2. More Supply: What It Means for a Seller

In practice, your property is no longer one of the rare few available: it is compared with more of them. Negotiating power rebalances slightly toward the buyer, who takes time to shop. That does not mean the market is unfavourable: it means positioning matters. A well-presented, correctly priced home stands out; an overpriced one drowns in the abundance and piles up days on market.

3. Prices Are Holding Anyway

Reassuring for sellers: the rise in supply has not sent prices tumbling. In May 2026, the median single-family price in Quebec reached $524,900, up 5% year over year. The month's 9,300 sales (-6%) confirm a market slowing in volume without correcting in value. The supply rebuild acts as a valve: it cools bidding wars rather than breaking prices.

4. Listing Now: A Fair Price From the Start

A listing's first week is the most watched: it is when interest peaks.
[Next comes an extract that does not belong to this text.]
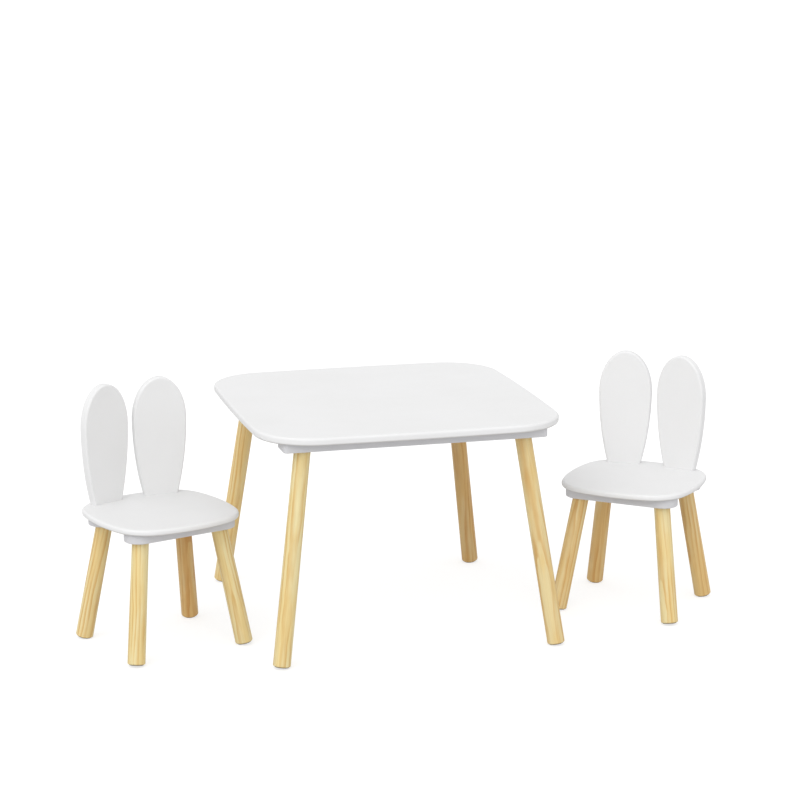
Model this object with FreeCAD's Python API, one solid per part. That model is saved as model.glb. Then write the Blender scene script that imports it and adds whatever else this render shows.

In a better-supplied market, a price aligned with recent comparables captures that attention; an inflated price set “to test” the market burns it and condemns the listing to successive cuts that signal weakness. The right reflex: start fair, not “high to negotiate.”

5. Timing With the Bank of Canada

The financing backdrop works in your favour: the policy rate is held at 2.25% since June 10 (5th hold), with a prime rate at 4.45%. Solvent buyers are therefore present and their borrowing capacity is predictable. The next decision, on July 15, 2026, has not yet been made; in the meantime, selling within a stable-rate window avoids the bet of waiting for a hypothetically hotter market.